§ Exercise description
Only the lines from the start of the material through the line containing "self.socket = socket" are to be extracted, exactly as they appear.

>>>

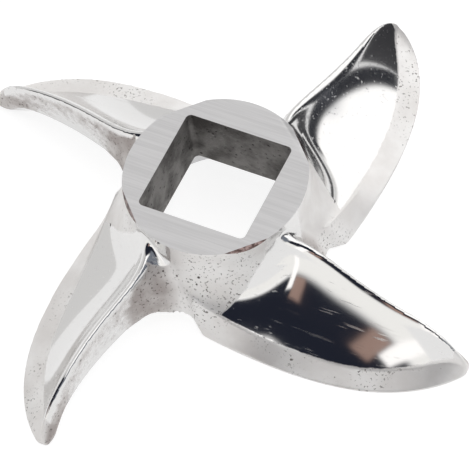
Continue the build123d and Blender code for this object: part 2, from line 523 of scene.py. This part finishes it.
class Value:
    """A shader number: arithmetic on it adds Math nodes to its material."""

    def __init__(self, tree, socket):
        self.tree = tree
        self.socket = socket

    def math(self, operation, *others, swap=False, clamp=False):
        """The number that a Math node makes of this one and the others."""
        node = self.tree.nodes.new("ShaderNodeMath")
        node.operation = operation
        node.use_clamp = clamp
        terms = (self,) + others
        if swap:
            terms = terms[::-1]
        for slot, term in zip(node.inputs, terms):
            if isinstance(term, Value):
                self.tree.links.new(term.socket, slot)
            else:
                slot.default_value = term
        return Value(self.tree, node.outputs[0])

    def __add__(self, other):
        return self.math("ADD", other)

    def __radd__(self, other):
        return self.math("ADD", other)

    def __sub__(self, other):
        return self.math("SUBTRACT", other)

    def __rsub__(self, other):
        return self.math("SUBTRACT", other, swap=True)

    def __mul__(self, other):
        return self.math("MULTIPLY", other)

    def __rmul__(self, other):
        return self.math("MULTIPLY", other)

    def __truediv__(self, other):
        return self.math("DIVIDE", other)

    def ramp(self, low, high):
        """Zero below low, one above high, and a soft step between."""
        t = ((self - low) / (high - low)).math("MULTIPLY", 1.0, clamp=True)
        return t * t * (3 - 2 * t)


class Surface:
    """Node tree of one finish, or of the room."""

    def __init__(self, tree):
        self.tree = tree

    def feed(self, slot, value):
        """Link a value to a socket, or set the socket to a constant."""
        if isinstance(value, Value):
            value = value.socket
        if isinstance(value, bpy.types.NodeSocket):
            self.tree.links.new(value, slot)
        else:
            slot.default_value = value

    def node(self, kind, settings=None, **inputs):
        """Add a node: its type, its settings, and values or links for its sockets."""
        node = self.tree.nodes.new("ShaderNode" + kind)
        for name, value in (settings or {}).items():
            setattr(node, name, value)
        for name, value in inputs.items():
            self.feed(node.inputs[name.replace("_", " ")], value)
        return node

    def value(self, node, output=0):
        """A node's output as a number."""
        return Value(self.tree, node.outputs[output])

    def noise(self, place, scale, detail=3.0, roughness=0.55):
        """Cloudy noise, with its scale in lumps to the metre."""
        node = self.node("TexNoise", None, Vector=place, Scale=scale, Detail=detail, Roughness=roughness)
        return self.value(node, "Fac")

    def grain(self, place, turn, scale, detail):
        """Noise stretched along a direction turned about Z by some degrees."""
        turned = self.node("Mapping", None, Vector=place, Rotation=(0, 0, math.radians(turn)), Scale=scale)
        return self.noise(turned.outputs[0], 1.0, detail)

    def mix(self, factor, a, b):
        """Colour a where the factor is zero, and b where it is one."""
        node = self.node("Mix", {"data_type": "RGBA"})
        for slot, value in ((node.inputs[0], factor), (node.inputs[6], a), (node.inputs[7], b)):
            self.feed(slot, value)
        return node.outputs[2]


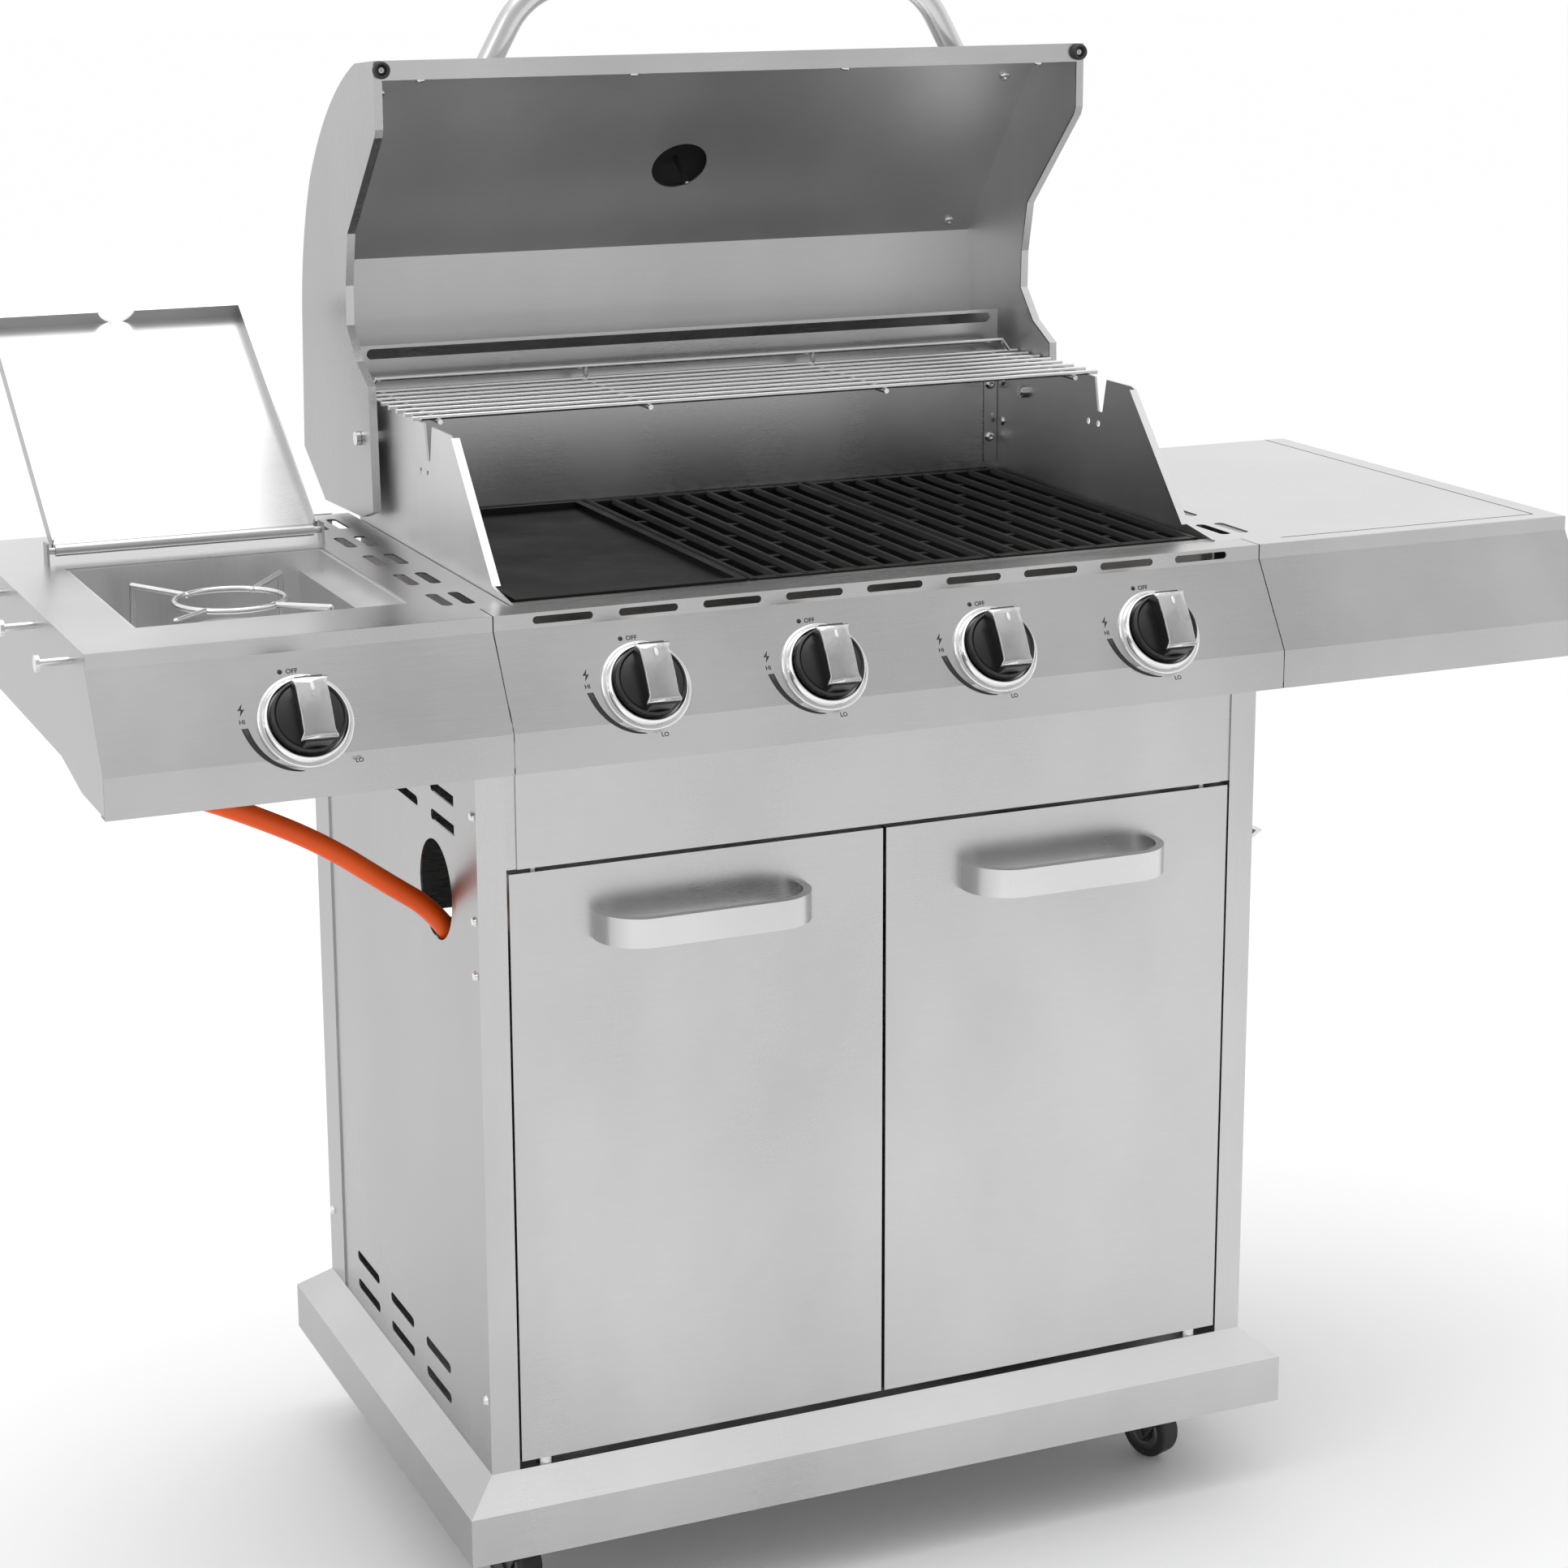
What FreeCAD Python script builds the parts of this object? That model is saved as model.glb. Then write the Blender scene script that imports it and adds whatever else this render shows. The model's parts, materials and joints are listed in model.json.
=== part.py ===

<<<

§ Response to the task
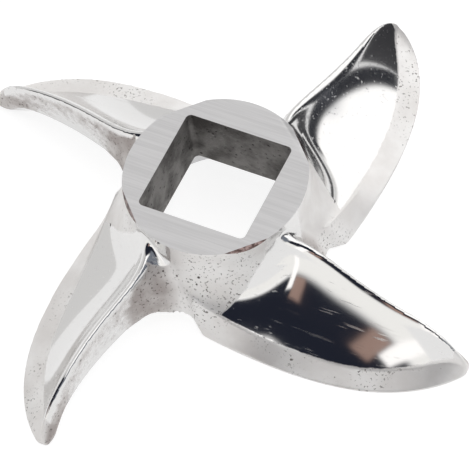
Continue the build123d and Blender code for this object: part 2, from line 523 of scene.py. This part finishes it.
class Value:
    """A shader number: arithmetic on it adds Math nodes to its material."""

    def __init__(self, tree, socket):
        self.tree = tree
        self.socket = socket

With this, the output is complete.